‘Mandarinas’: hijos de la muerte

Fotograma de 'Mandarinas'

J. L. CELADA | Lejos de su país, un anciano estonio fabrica cajas de madera para ayudar a su vecino y compatriota en la recolección de mandarinas. Son los únicos (y los últimos) moradores de una zona que se disputan Georgia y la república autónoma de Abjasia. Corre el año 1992 y, en plena guerra civil, sendos combatientes –un soldado georgiano y un mercenario checheno– caen heridos en sus tierras. Su humilde casa será el improvisado hospital de campaña donde ambos tratarán de recuperarse al calor de un anfitrión que no entiende de fronteras.

Cuatro personajes obligados a convivir; una plantación de cítricos en un paraje remoto de la Europa del Este, convertida en escenario del enésimo conflicto del siglo XX; y la oportunidad de que enemigos irreconciliables, hijos de la muerte, se sienten a la misma mesa. Es cuanto necesita Zaza Urushadze para extraer todo el zumo a las Mandarinas que dan título a su último trabajo, una historia que hace de la economía narrativa y la sobriedad formal dos excelentes cimientos sobre los que levantar este nuevo alegato antibelicista.

Fotograma de 'Mandarinas'Las situaciones que depara el (des)encuentro entre contrarios, a menudo un tanto absurdas, apenas nos permiten conocer los motivos de su lucha. Pero sí desnudar la sinrazón de argumentos caducos que todavía hoy justifican no pocos enfrentamientos armados: el carácter sagrado de la venganza, el derecho a matar que otorga el estado de guerra… La cálida acogida que nuestro protagonista dispensa a sus jóvenes huéspedes, con independencia de su origen o credo, constituye un inmejorable punto de partida para desmontar tales ideas trasnochadas y ofensivas.

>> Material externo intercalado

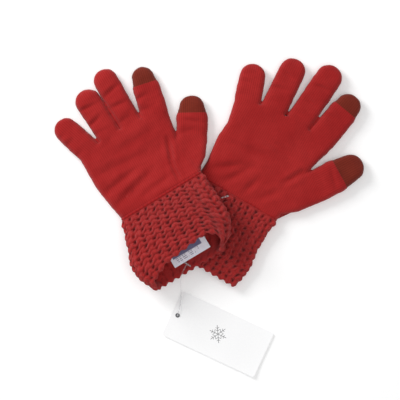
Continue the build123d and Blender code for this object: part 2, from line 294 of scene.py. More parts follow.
def coordinates(mesh):
    """The places of a mesh's vertices, in metres."""
    return triples(mesh.vertices, "co")


def vertex_normals(mesh):
    return triples(mesh.vertex_normals, "vector")


def move_to(mesh, points):
    """Moves a mesh's vertices to points in metres."""
    mesh.vertices.foreach_set("co", points.astype(np.float32).ravel())
    mesh.update()


def note(mesh, name, values):
    """Keeps three numbers for each vertex, for the material to read."""
    attribute = mesh.attributes.new(name, "FLOAT_VECTOR", "POINT")
    attribute.data.foreach_set("vector", values.astype(np.float32).ravel())


def smooth_shade(mesh):
    """Shades a mesh as one soft surface."""
    mesh.polygons.foreach_set("use_smooth", [True] * len(mesh.polygons))


def bell(distance, width):
    """1 at no distance, and down to nothing at about twice the width."""
    return np.exp(-((distance / width) ** 2))


# ---- the hands


def flat_ring(count, half_width, half_height):
    """Points (across, height) evenly round a flat tube, from its thumb side, and their outward directions."""
    straight = 2 * (half_width - half_height)
    arc = pi * half_height
    half_way = straight + arc
    around = (np.arange(count) / count * 2 * half_way + arc / 2) % (2 * half_way)
    second = around >= half_way
    along = np.where(second, around - half_way, around)
    side = np.where(second, -1, 1)
    angle = np.minimum(along, arc) / half_height - pi / 2
    outward = np.stack((side * np.cos(angle), side * np.sin(angle)), axis=1)
    points = np.stack((side * (straight / 2 - np.maximum(along - arc, 0)), np.zeros(count)), axis=1)
    return points + outward * np.reshape(half_height, (-1, 1)), outward


def filled_shell(target, node):
    """Adds a hollow CAD node's outside to target, closed over its openings."""
    shell = bmesh.new()
    shell.from_mesh(frame["nodes"][node].data)
    bmesh.ops.remove_doubles(shell, verts=shell.verts, dist=MERGE * MM)
    shell.normal_update()
    tree = BVHTree.FromBMesh(shell)
    inner = []
    for face in shell.faces:
        # a face of the inside looks at the other side of the tube
        start = face.calc_center_median() + face.normal * 0.05 * MM
        if tree.ray_cast(start, face.normal, 150 * MM)[0] is not None:
            inner.append(face)
    bmesh.ops.delete(shell, geom=inner, context="FACES")
    edges = [edge for edge in shell.edges if edge.is_boundary]
    bmesh.ops.holes_fill(shell, edges=edges, sides=0)
    bmesh.ops.recalc_face_normals(shell, faces=shell.faces)
    part = bpy.data.meshes.new("shell")
    shell.to_mesh(part)
    shell.free()
    target.from_mesh(part)
    bpy.data.meshes.remove(part)


def bridge(target, tree, run, plug, probe, origin=0.0):
    """Adds a short flat plug across the gap between two knitted tubes, at a distance along the run."""
    measured, inset, start, end = plug
    section = measured_section(tree, run, origin + measured, probe)
    centre, middle, half_width, half_height, slope = section
    place, outward = flat_ring(PLUG_SIDES, half_width, half_height)
    level, lift = (place - outward * inset).T
    rows = []
    for along in (origin + start, origin + end):
        ring = zip(centre + level - lift * slope, middle + lift + level * slope)
        rows.append([target.verts.new(run.at(across, along, height)) for across, height in ring])
    for step in range(PLUG_SIDES):
        after = (step + 1) % PLUG_SIDES
        target.faces.new((rows[0][step], rows[0][after], rows[1][after], rows[1][step]))
    target.faces.new(rows[0])
    target.faces.new(rows[1])


def tip_start(glove, finger):
    """Distance from a finger's root to its conductive tip."""
    mesh = frame["nodes"][f"{glove}_{finger}_tip"].data
    return FINGER[glove, finger].local(coordinates(mesh))[:, 1].min()


def glove_lump(glove):
    """The whole hand with its fingers as one closed, evenly meshed skin."""
    lump = bmesh.new()
    filled_shell(lump, f"{glove}_hand")
    bridge(lump, tree_of(f"{glove}_hand"), WRIST[glove], WRIST_PLUG, HAND_PROBE)
    for finger in FINGERS:
        run = FINGER[glove, finger]
        tree = tree_of(f"{glove}_{finger}")
        filled_shell(lump, f"{glove}_{finger}")
        bridge(lump, tree, run, ROOT_PLUG, FINGER_PROBE)
        if finger in TIPPED:
            filled_shell(lump, f"{glove}_{finger}_tip")
            bridge(lump, tree, run, TIP_PLUG, FINGER_PROBE, tip_start(glove, finger))
    bmesh.ops.recalc_face_normals(lump, faces=lump.faces)
    rough = bpy.data.meshes.new("lump")
    lump.to_mesh(rough)
    lump.free()
    made = new_object("lump", rough)
    remesh = made.modifiers.new("even", "REMESH")
    remesh.mode = "VOXEL"
    remesh.voxel_size = VOXEL * MM
    soften = made.modifiers.new("soften", "SMOOTH")
    soften.factor = 0.5
    soften.iterations = 14
    skin = baked(made)
    bpy.data.objects.remove(made)
    return skin


def finger_reach(glove, finger):
    """Distance from a finger's root to its end, and half its width near the root."""
    node = f"{glove}_{finger}"
    mesh = frame["nodes"][node].data
    points = FINGER[glove, finger].local(coordinates(mesh))
    root = np.abs(points[points[:, 1] < 3.0][:, 0]).max()
    length = points[:, 1].max()
    if finger in TIPPED:
        tip = coordinates(frame["nodes"][f"{node}_tip"].data)
        length = FINGER[glove, finger].local(tip)[:, 1].max()
    return length, root


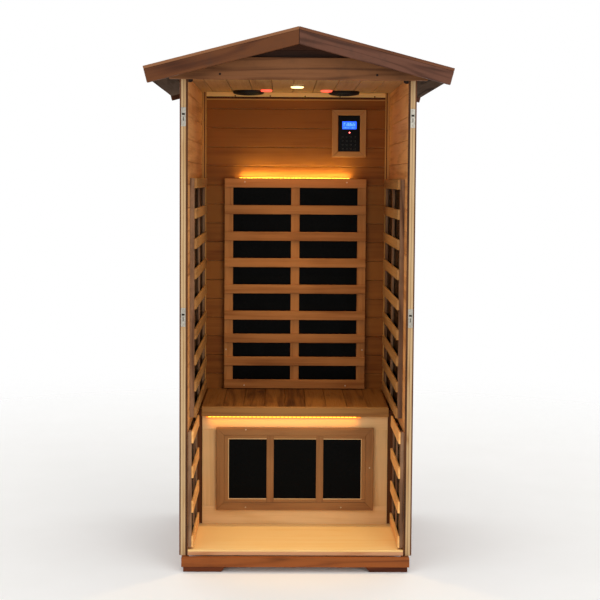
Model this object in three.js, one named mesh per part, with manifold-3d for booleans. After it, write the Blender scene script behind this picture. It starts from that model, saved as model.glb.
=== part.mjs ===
// One-person outdoor infrared sauna cabin with a gabled roof, standing without its front wall and door.
// Units are millimetres, +Z is up, the open front faces -Y and +X is to the right.
// The origin lies on the ground under the middle of the roof.

import * as THREE from 'three';
import { mergeVertices } from 'three/addons/utils/BufferGeometryUtils.js';
import Module from 'manifold-3d';

// Driving dimensions.

const FIT = 0.3; // clearance between pieces that touch

const CABIN_WIDTH = 900; // over the cladding
const CABIN_DEPTH = 872; // front edges of the side walls to the back of the back wall
const ROOM_HEIGHT = 1820; // floor boards to ceiling

const FOOT_HEIGHT = 20;
const FOOT_WIDTH = 147;
const FOOT_CHAMFER = 14; // how far the inner end leans out from its foot to the skirt
const FOOT_LENGTH = 100;
const FOOT_INSET = 7;
const SKIRT_HEIGHT = 38;
const SKIRT_THICKNESS = 20;
const SKIRT_INSET = 10; // the walls stand this far out past the skirt
const LEDGE_DEPTH = 28; // the base runs this far in front of the side walls to carry a front wall
const FLOOR_FRAME_HEIGHT = 14;
const FLOOR_BOARD = 8;

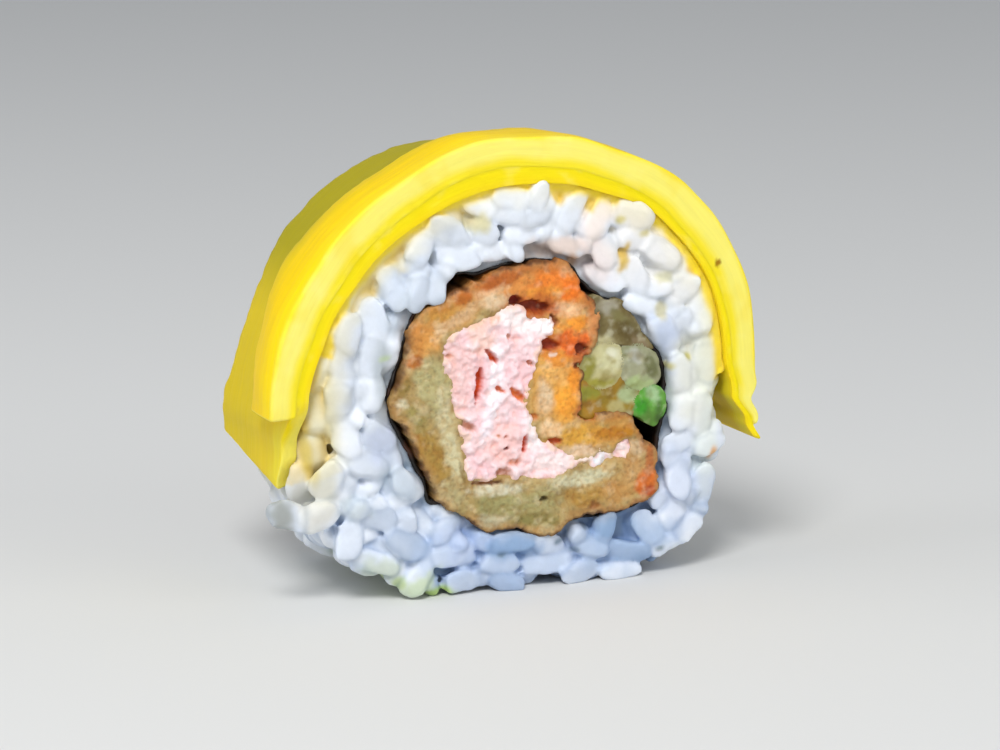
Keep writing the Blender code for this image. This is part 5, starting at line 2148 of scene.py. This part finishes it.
@dataclass
class Studio:
    """The pale floor, the soft lights, and the camera at the photograph's viewing angle."""

    azimuth: float = -22.0
    elevation: float = 12.0
    distance: float = 0.4
    aim: tuple[float, float, float] = (0.00192533, 0.0, 0.02303883)
    frame_width: float = 0.118
    sensor: float = 36.0
    floor_size: float = 4.0
    floor_tint: str = "DCDCDA"
    world_tint: str = "E8ECF2"
    world_strength: float = 0.5
    lights: tuple[SoftBox, ...] = (
        SoftBox("key_light", -34, 48, 0.75, 0.28, 3.7),
        SoftBox("left_light", -100, 20, 0.8, 0.5, 1.2),
        SoftBox("right_light", 40, 20, 0.8, 0.6, 1.2),
    )

    @staticmethod
    def direction(azimuth: float, elevation: float) -> Vector:
        """The way from the piece to something at this azimuth and elevation."""
        a, e = math.radians(azimuth), math.radians(elevation)
        return Vector((math.sin(a) * math.cos(e), -math.cos(a) * math.cos(e), math.sin(e)))

    def build(self) -> None:
        """Builds the floor, the lights, the world and the camera."""
        self._floor()
        self._world()
        for light in self.lights:
            self._light(light)
        self._camera()

    def _floor(self) -> None:
        """A plain pale floor under the piece."""
        half = self.floor_size / 2
        mesh = bpy.data.meshes.new("floor")
        corners = [(-half, -half, 0), (half, -half, 0), (half, half, 0), (-half, half, 0)]
        mesh.from_pydata(corners, [], [(0, 1, 2, 3)])
        floor = bpy.data.objects.new("floor", mesh)
        bpy.context.scene.collection.objects.link(floor)
        material = bpy.data.materials.new("matt_floor")
        material.use_nodes = True
        shader = material.node_tree.nodes["Principled BSDF"]
        shader.inputs["Base Color"].default_value = (*srgb(self.floor_tint), 1.0)
        shader.inputs["Roughness"].default_value = 0.9
        mesh.materials.append(material)

    def _world(self) -> None:
        """A plain pale surround."""
        world = bpy.data.worlds.new("studio")
        world.use_nodes = True
        background = world.node_tree.nodes["Background"]
        background.inputs["Color"].default_value = (*srgb(self.world_tint), 1.0)
        background.inputs["Strength"].default_value = self.world_strength
        bpy.context.scene.world = world
        bpy.context.scene.view_settings.view_transform = "Standard"

    def _light(self, box: SoftBox) -> None:
        """Adds one soft light, pointed at the piece.

        Args:
            box: The light.
        """
        lamp = bpy.data.lights.new(box.name, "AREA")
        lamp.shape = "DISK"
        lamp.size = box.width
        lamp.energy = box.watts
        lamp.color = srgb(box.colour)
        light = bpy.data.objects.new(box.name, lamp)
        way = self.direction(box.azimuth, box.elevation)
        light.location = Vector(self.aim) + way * box.distance
        light.rotation_mode = "QUATERNION"
        light.rotation_quaternion = (-way).to_track_quat("-Z", "Y")
        bpy.context.scene.collection.objects.link(light)

    def _camera(self) -> None:
        """The camera, whose frame is as wide as stated where the piece stands."""
        lens = bpy.data.cameras.new("camera")
        lens.sensor_width = self.sensor
        lens.lens = self.sensor * self.distance / self.frame_width
        camera = bpy.data.objects.new("camera", lens)
        way = self.direction(self.azimuth, self.elevation)
        camera.location = Vector(self.aim) + way * self.distance
        camera.rotation_mode = "QUATERNION"
        camera.rotation_quaternion = (-way).to_track_quat("-Z", "Y")
        bpy.context.scene.collection.objects.link(camera)
        bpy.context.scene.camera = camera


def write_sizes() -> None:
    """Updates the scene's view layer.
    """
    bpy.context.view_layer.update()


def main() -> None:
    """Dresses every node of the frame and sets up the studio."""
    logging.basicConfig(level=logging.INFO, format="%(name)s %(message)s")
    SeaweedSheet().build()
    FriedCoat().build()
    PinkFlesh().build()
    for stick in CUCUMBER_STICKS:
        stick.build()
    RiceRing().build()
    UNDER_SLICE.build()
    OVER_SLICE.build()
    Studio().build()
    write_sizes()


if __name__ == "__main__":
    main()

Sin embargo, su hogar, con las normas que lo rigen (“nadie mata a nadie bajo mi techo, a menos que yo lo diga”, advierte inflexible), será testigo también de cómo ciertas palabras –no solo las de honor– recuperan el verdadero sentido que nunca debieron perder. A medida que cicatrizan las heridas físicas, dar las gracias o pedir perdón adquieren otra dimensión, necesaria para sanar los golpes y rasguños emocionales. Claro que la posibilidad de emplear las tablas de las cajas de frutas para construir un ataúd no se desvanece de un día para otro.

Hace más de una década, Danis Tanovic concebía una brillante comedia negra en la que imaginaba a un bosnio y a un serbio atrapados En tierra de nadie (2001) ante la atónita mirada del mundo y del casco azul de la ONU encargado de su vigilancia. Todo ello sucedía en los Balcanes, en el corazón del Viejo Continente, casi por las mismas fechas en que la periferia rusa se teñía de sangre a costa de episodios como el que nos relata Mandarinas.

Si entonces era el humor la válvula de escape frente a semejante despropósito, aquí el realizador georgiano apuesta por la contención, las atmósferas tensas y una conmovedora declaración de fe en el ser humano como antídoto contra la barbarie. Aunque no resulte fácil brindar por la vida cuando las circunstancias sugieren lo contrario, siempre quedarán gente y películas que nos inviten a ello. No desaprovechemos la ocasión de hacerlo.

FICHA TÉCNICA

Título original: Mandariinid.

Dirección y guión: Zaza Urushadze.

Fotografía: Rein Kotov.

Música: Niaz Diasamidze.

Producción: Ivo Felt.

Intérpretes: Lembit Ulfsak, Elmo Nüganen, Giorgi Nakashidze, Misha Meskhi, Raivo Trass.